Abstract

The purpose of large-scale international assessments is to compare educational achievement across countries. For such cross-national comparisons to be meaningful, the participating students must be representative of the target population. In this paper, we consider whether this is the case for Canada, a country widely recognised as high performing in the Programme for International Student Assessment (PISA). Our analysis illustrates how the PISA 2015 sample for Canada only covers around half of the 15-year-old population, compared to over 90% in countries like Finland, Estonia, Japan and South Korea.
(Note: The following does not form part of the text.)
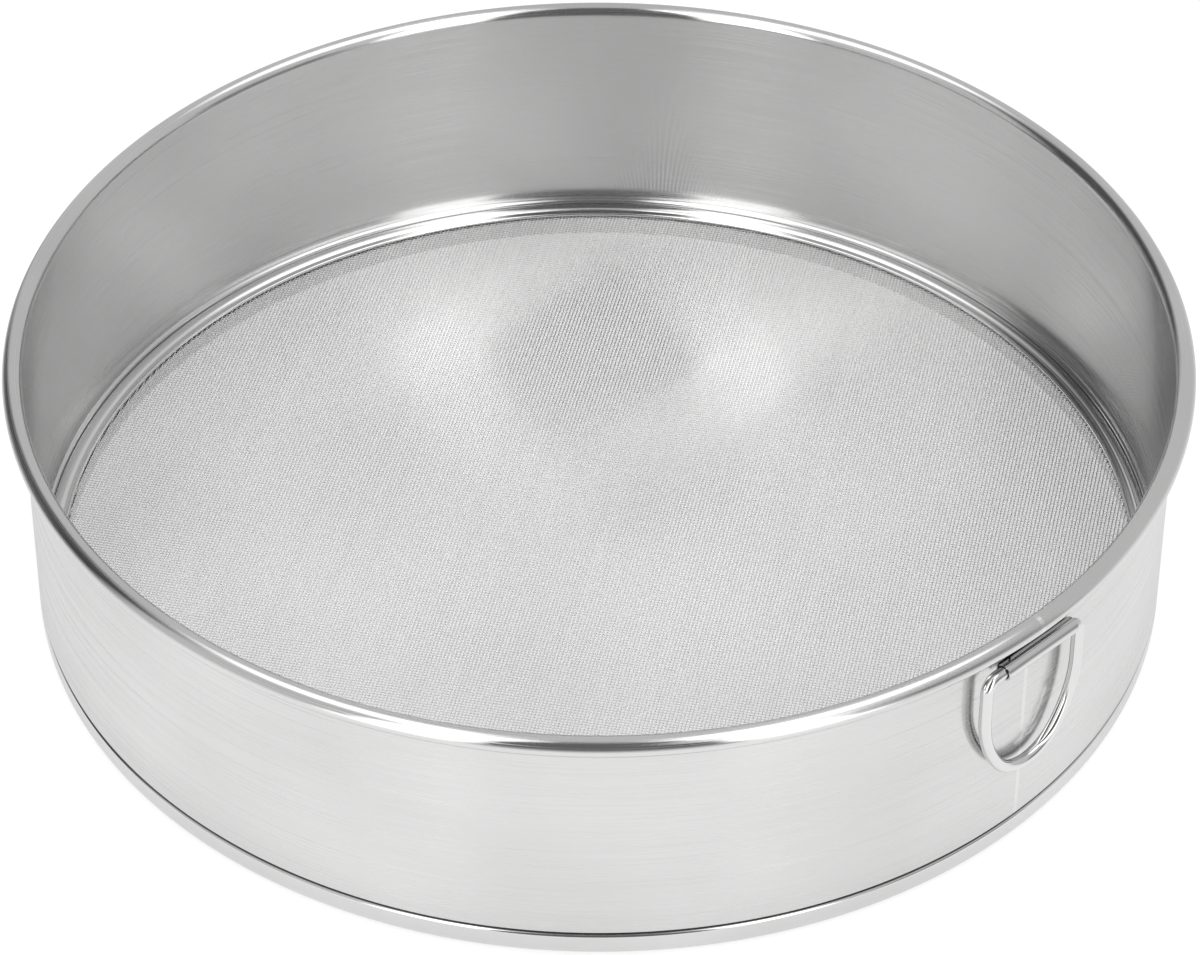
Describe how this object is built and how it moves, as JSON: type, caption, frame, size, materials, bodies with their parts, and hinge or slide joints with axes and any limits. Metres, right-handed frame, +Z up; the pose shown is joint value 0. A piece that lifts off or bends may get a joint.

We discuss how this emerges from differences in how children with special educational needs are defined and rules for their inclusion in the study, variation in school participation rates and the comparatively high rates of pupils’ absence in Canada during the PISA study. The paper concludes by investigating how Canada’s PISA 2015 rank would change under different assumptions about how the non-participating students would have performed were they to have taken the PISA test.

Highlights

  • The Programme for International Student Assessment (PISA) is an important international study of 15-year-olds’ achievement in reading, science and mathematics

  • This has the potential to bias comparisons between these nations, which the Organisation for Economic Cooperation and Development (OECD) recognises, if certain groups we would not expect to perform well on the PISA test are routinely excluded in some nations but not in others (e.g. Japan and South Korea)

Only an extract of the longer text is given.